Bukit cinta dapat dikunjungi kapan saja baik itu siang yang terik namun,  tidak akan menyurutkan hati  siapapun yang datang ketempat ini.  Itu semua dikarenakan di puncak bukit wolor pass  terlihat dengan jelas pemandangan alam karena cinta tuhan begitu besar yang menjadikan semua itu indah akan alam yang di ciptakan.  Wolor pass seolah-olah  akhir dari suatu pengembaraan melintasi alam  dimana semua kepenatan maupun beban akan pekerjaan akan pudar dibawah pergi angin yang melintasi bukit ini.   
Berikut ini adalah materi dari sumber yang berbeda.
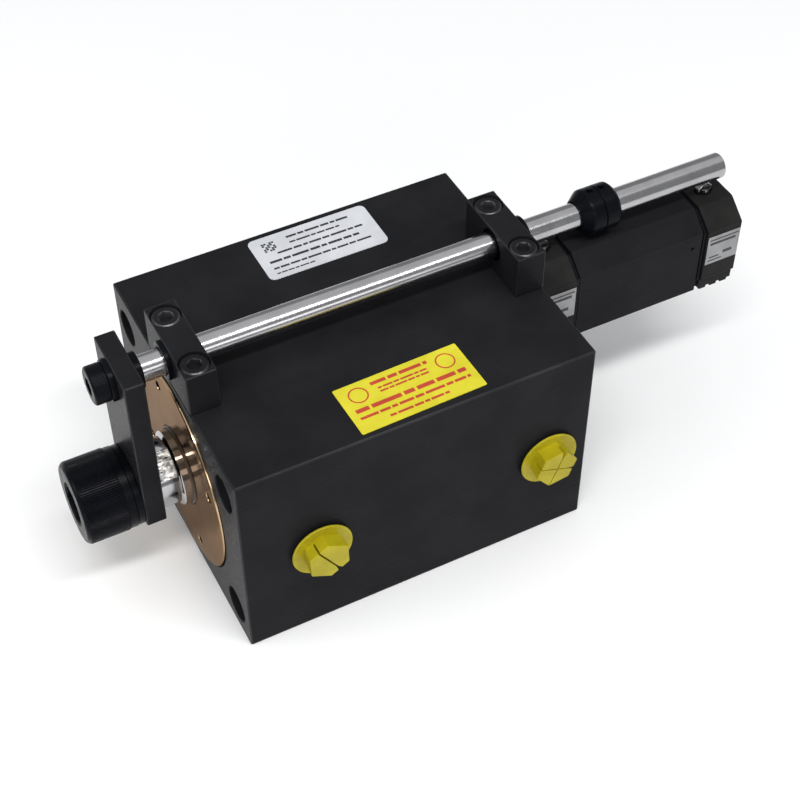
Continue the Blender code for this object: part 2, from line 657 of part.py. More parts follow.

Dari kejauhan akan terlihat dengan jelas gunung bour, gunung koge, gunung ile boleng, gunung ile ape, pasir putih sepanjang pantai bour sampai ke laut sawu sebelah selatan dari arah utara laut flores, laut bagaikan kaca terlihat karena nampak dengan jelas terumbu karang di dasar laut.  Itu sebabnya masyarakat selalu berdatangan, baik berpasangan maupun keluarga untuk menikmati keindahan alam Wolor Pass/ Bukit Cinta, karena sunsentnya Lembata terbaik  ada di tempat ini.

Untuk mencapai  tempat ini,  dapat menggunakan kendaraan umum atau  jasa ojek dengan jarak tempuh sekitar dua puluh menit lamanya, dari kota Lewoleba dengan biaya Rp. 20.000.  Bagi pengunjung dari luar kabupaten dapat menggunakan jasa laut maupun udara.  Jika dengan kapal Veri maka jarak dari pelabuhan Cuma Rp.10.000.  Apabila menggunakan jasa kapal PELNI maka,  biaya jasa  ojek  Rp. 20.000 dari pelabuhan Lewoleba. Sedang menggunakan jasa pesawat  udara  dari bandara Wunopito dapat menggunakan jasa ojek Rp. 50.000.  Selain jasa ojek ada pula jasa angkutan travel dengan biaya Rp. 100.000 - 500.000 tergantung berapa lama pemakaian.